## Task prompt
Output exactly the lines that run from the line containing "world = obj.matrix_world.copy()" through the line containing "bpy.context.view_layer.update()", with both ends included.

## Information shown
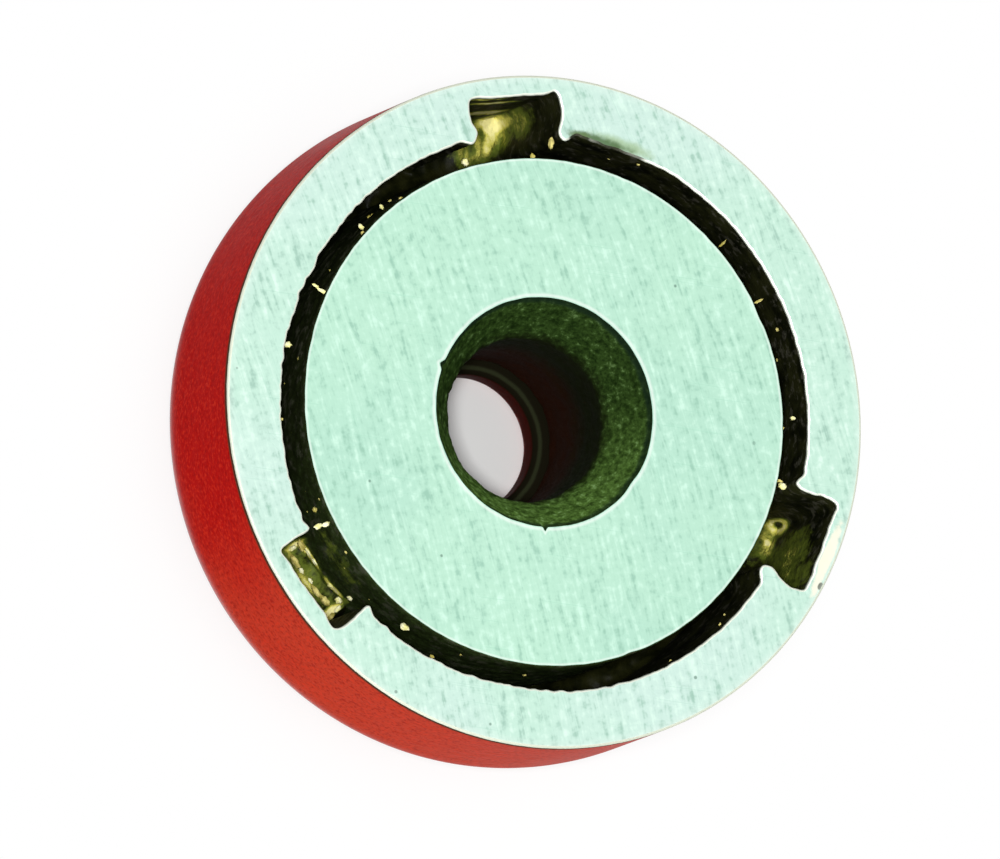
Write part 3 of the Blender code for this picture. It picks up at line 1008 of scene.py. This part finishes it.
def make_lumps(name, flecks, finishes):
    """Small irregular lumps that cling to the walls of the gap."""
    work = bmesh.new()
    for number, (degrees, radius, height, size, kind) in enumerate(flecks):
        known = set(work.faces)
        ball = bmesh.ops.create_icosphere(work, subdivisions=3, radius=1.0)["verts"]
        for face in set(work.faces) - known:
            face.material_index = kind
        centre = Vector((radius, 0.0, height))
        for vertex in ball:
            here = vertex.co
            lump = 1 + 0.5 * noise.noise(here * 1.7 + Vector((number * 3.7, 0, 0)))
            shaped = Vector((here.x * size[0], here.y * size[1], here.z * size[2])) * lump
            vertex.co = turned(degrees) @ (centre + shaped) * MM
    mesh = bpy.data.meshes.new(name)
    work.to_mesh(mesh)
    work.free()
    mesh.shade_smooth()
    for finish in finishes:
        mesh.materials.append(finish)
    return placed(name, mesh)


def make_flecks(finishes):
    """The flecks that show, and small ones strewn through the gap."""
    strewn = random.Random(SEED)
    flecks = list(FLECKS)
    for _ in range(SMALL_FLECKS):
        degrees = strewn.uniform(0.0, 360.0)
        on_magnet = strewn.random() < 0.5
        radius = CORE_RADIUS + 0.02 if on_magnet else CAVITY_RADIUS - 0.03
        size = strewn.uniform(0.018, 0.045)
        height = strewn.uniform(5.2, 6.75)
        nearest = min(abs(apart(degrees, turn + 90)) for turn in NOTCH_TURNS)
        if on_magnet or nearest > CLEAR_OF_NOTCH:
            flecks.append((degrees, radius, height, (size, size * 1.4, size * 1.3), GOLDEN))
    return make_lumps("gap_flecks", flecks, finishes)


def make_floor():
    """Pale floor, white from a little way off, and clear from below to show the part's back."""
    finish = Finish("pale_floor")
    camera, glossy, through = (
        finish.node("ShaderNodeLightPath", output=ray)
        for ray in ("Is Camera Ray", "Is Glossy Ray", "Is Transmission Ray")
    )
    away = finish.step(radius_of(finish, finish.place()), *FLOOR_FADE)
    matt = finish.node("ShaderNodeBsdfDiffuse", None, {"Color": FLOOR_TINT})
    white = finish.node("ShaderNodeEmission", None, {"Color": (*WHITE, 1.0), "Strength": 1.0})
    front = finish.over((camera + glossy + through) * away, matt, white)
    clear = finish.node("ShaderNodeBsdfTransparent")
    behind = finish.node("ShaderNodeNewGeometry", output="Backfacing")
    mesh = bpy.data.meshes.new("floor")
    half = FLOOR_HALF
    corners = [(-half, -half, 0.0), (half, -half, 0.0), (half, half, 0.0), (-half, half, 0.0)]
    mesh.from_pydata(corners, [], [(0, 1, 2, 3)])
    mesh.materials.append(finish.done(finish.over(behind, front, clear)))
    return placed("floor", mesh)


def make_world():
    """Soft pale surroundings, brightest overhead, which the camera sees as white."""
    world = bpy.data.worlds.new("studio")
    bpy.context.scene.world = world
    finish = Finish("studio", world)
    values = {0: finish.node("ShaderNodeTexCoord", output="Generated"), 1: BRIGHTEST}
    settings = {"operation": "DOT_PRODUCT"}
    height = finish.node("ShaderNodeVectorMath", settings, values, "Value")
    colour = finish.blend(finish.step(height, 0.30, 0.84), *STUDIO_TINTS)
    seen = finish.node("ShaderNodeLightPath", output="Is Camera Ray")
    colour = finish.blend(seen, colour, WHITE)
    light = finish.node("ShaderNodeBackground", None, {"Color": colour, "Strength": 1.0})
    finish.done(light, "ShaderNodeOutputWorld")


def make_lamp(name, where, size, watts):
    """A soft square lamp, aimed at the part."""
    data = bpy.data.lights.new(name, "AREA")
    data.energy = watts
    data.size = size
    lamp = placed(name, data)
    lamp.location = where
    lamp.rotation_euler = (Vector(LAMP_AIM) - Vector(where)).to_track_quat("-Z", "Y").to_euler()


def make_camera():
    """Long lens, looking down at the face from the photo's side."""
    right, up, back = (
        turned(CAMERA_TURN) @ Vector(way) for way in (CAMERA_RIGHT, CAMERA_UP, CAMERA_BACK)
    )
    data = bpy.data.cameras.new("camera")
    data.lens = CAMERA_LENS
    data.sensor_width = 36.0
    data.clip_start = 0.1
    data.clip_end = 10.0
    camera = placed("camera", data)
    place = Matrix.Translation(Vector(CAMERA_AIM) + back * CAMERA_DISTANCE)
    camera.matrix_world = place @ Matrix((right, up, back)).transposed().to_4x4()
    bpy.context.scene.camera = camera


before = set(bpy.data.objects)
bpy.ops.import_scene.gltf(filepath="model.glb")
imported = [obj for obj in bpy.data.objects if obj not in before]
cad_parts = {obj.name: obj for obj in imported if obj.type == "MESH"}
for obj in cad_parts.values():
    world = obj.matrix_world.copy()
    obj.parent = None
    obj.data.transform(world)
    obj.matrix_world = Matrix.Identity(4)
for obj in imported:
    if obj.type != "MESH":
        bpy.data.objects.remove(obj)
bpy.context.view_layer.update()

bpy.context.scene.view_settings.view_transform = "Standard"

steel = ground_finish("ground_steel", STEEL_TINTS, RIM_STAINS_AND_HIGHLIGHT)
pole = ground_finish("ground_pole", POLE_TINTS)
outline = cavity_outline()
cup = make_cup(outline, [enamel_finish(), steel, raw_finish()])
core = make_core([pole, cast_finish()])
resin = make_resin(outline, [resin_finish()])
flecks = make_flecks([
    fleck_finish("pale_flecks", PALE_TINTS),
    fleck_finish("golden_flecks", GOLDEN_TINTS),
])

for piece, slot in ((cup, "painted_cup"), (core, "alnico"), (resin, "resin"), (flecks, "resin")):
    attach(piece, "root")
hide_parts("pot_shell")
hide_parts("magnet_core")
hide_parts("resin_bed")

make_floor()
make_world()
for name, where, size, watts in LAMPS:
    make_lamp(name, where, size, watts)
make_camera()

## Answer for the task
    world = obj.matrix_world.copy()
    obj.parent = None
    obj.data.transform(world)
    obj.matrix_world = Matrix.Identity(4)
for obj in imported:
    if obj.type != "MESH":
        bpy.data.objects.remove(obj)
bpy.context.view_layer.update()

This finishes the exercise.